Dataset extract:

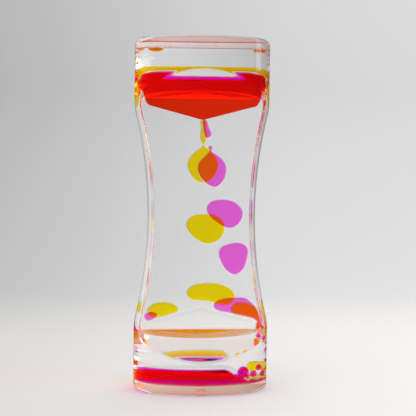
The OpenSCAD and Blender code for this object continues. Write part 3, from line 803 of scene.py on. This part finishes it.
def makeLights():
    world = bpy.data.worlds.new("softRoom")
    bpy.context.scene.world = world
    world.use_nodes = True
    tree = world.node_tree
    tree.nodes.clear()
    strength = addNode(tree, "ShaderNodeMapRange",
                       values={"To Min": lightRig["worldStrength"],
                               "To Max": lightRig["mirroredStrength"]},
                       links={"Value": mirroredRay(tree)})
    room = addNode(tree, "ShaderNodeBackground", values={"Color": hexColor(lightRig["worldHex"])},
                   links={"Strength": strength.outputs[0]})
    addNode(tree, "ShaderNodeOutputWorld", links={"Surface": room.outputs[0]})
    for i, (place, size, power) in enumerate(lightRig["softboxes"]):
        light = bpy.data.lights.new(f"softbox{i}", "AREA")
        light.shape = "RECTANGLE"
        light.size, light.size_y = size
        light.energy = power
        lamp = bpy.data.objects.new(f"softbox{i}", light)
        lamp.location = place
        toTarget = Vector(lightRig["aim"]) - Vector(place)
        lamp.rotation_euler = toTarget.to_track_quat("-Z", "Y").to_euler()
        bpy.context.scene.collection.objects.link(lamp)


# frontScale: pixels of a 416 pixel frame for one millimetre at the case's front
cameraSetup = {"distanceMm": 350, "eyeMm": 88, "azimuthDegrees": -3.5, "rollDegrees": 0.44,
               "framePixels": 416, "frontScale": 2.6, "eyePixelRow": 170.5, "centrePixel": 201.3,
               "sensorMm": 36, "clipMm": 10}


def makeCamera():
    data = bpy.data.cameras.new("viewCamera")
    eye = bpy.data.objects.new("viewCamera", data)
    bpy.context.scene.collection.objects.link(eye)
    bpy.context.scene.camera = eye
    distance = cameraSetup["distanceMm"]
    pixels = cameraSetup["framePixels"]
    focal = cameraSetup["frontScale"] * (distance - halfDepthMm)
    data.sensor_width = cameraSetup["sensorMm"]
    data.lens = cameraSetup["sensorMm"] * focal / pixels
    data.shift_x = (pixels / 2 - cameraSetup["centrePixel"]) / pixels
    data.clip_start = cameraSetup["clipMm"] * mm
    turn = math.radians(cameraSetup["azimuthDegrees"])
    tilt = math.atan((pixels / 2 - cameraSetup["eyePixelRow"]) / focal)
    away = Vector((math.sin(turn), -math.cos(turn), 0)) * distance * mm
    eye.location = away + Vector((0, 0, cameraSetup["eyeMm"] * mm))
    look = Matrix.Rotation(turn, 4, "Z") @ Matrix.Rotation(math.pi / 2 - tilt, 4, "X")
    look = look @ Matrix.Rotation(math.radians(cameraSetup["rollDegrees"]), 4, "Z")
    eye.rotation_euler = look.to_euler()


makeStage()
makeLights()
makeCamera()
scene = bpy.context.scene
scene.view_settings.view_transform = "Standard"
# Light crosses many clear walls one after the other
scene.cycles.max_bounces = 96
scene.cycles.transmission_bounces = 96
scene.cycles.transparent_max_bounces = 96
scene.cycles.glossy_bounces = 24
scene.cycles.diffuse_bounces = 4
print("stage, lights and camera set")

The exercise: Copy out the material word for word and line for line.

Answer for the task:
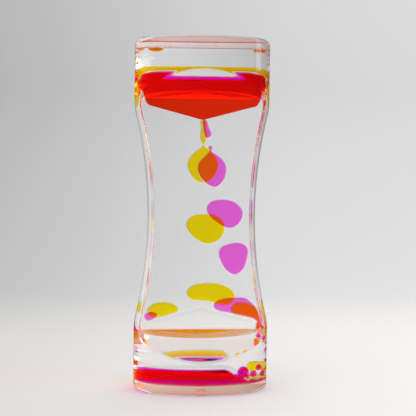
The OpenSCAD and Blender code for this object continues. Write part 3, from line 803 of scene.py on. This part finishes it.
def makeLights():
    world = bpy.data.worlds.new("softRoom")
    bpy.context.scene.world = world
    world.use_nodes = True
    tree = world.node_tree
    tree.nodes.clear()
    strength = addNode(tree, "ShaderNodeMapRange",
                       values={"To Min": lightRig["worldStrength"],
                               "To Max": lightRig["mirroredStrength"]},
                       links={"Value": mirroredRay(tree)})
    room = addNode(tree, "ShaderNodeBackground", values={"Color": hexColor(lightRig["worldHex"])},
                   links={"Strength": strength.outputs[0]})
    addNode(tree, "ShaderNodeOutputWorld", links={"Surface": room.outputs[0]})
    for i, (place, size, power) in enumerate(lightRig["softboxes"]):
        light = bpy.data.lights.new(f"softbox{i}", "AREA")
        light.shape = "RECTANGLE"
        light.size, light.size_y = size
        light.energy = power
        lamp = bpy.data.objects.new(f"softbox{i}", light)
        lamp.location = place
        toTarget = Vector(lightRig["aim"]) - Vector(place)
        lamp.rotation_euler = toTarget.to_track_quat("-Z", "Y").to_euler()
        bpy.context.scene.collection.objects.link(lamp)


# frontScale: pixels of a 416 pixel frame for one millimetre at the case's front
cameraSetup = {"distanceMm": 350, "eyeMm": 88, "azimuthDegrees": -3.5, "rollDegrees": 0.44,
               "framePixels": 416, "frontScale": 2.6, "eyePixelRow": 170.5, "centrePixel": 201.3,
               "sensorMm": 36, "clipMm": 10}


def makeCamera():
    data = bpy.data.cameras.new("viewCamera")
    eye = bpy.data.objects.new("viewCamera", data)
    bpy.context.scene.collection.objects.link(eye)
    bpy.context.scene.camera = eye
    distance = cameraSetup["distanceMm"]
    pixels = cameraSetup["framePixels"]
    focal = cameraSetup["frontScale"] * (distance - halfDepthMm)
    data.sensor_width = cameraSetup["sensorMm"]
    data.lens = cameraSetup["sensorMm"] * focal / pixels
    data.shift_x = (pixels / 2 - cameraSetup["centrePixel"]) / pixels
    data.clip_start = cameraSetup["clipMm"] * mm
    turn = math.radians(cameraSetup["azimuthDegrees"])
    tilt = math.atan((pixels / 2 - cameraSetup["eyePixelRow"]) / focal)
    away = Vector((math.sin(turn), -math.cos(turn), 0)) * distance * mm
    eye.location = away + Vector((0, 0, cameraSetup["eyeMm"] * mm))
    look = Matrix.Rotation(turn, 4, "Z") @ Matrix.Rotation(math.pi / 2 - tilt, 4, "X")
    look = look @ Matrix.Rotation(math.radians(cameraSetup["rollDegrees"]), 4, "Z")
    eye.rotation_euler = look.to_euler()


makeStage()
makeLights()
makeCamera()
scene = bpy.context.scene
scene.view_settings.view_transform = "Standard"
# Light crosses many clear walls one after the other
scene.cycles.max_bounces = 96
scene.cycles.transmission_bounces = 96
scene.cycles.transparent_max_bounces = 96
scene.cycles.glossy_bounces = 24
scene.cycles.diffuse_bounces = 4
print("stage, lights and camera set")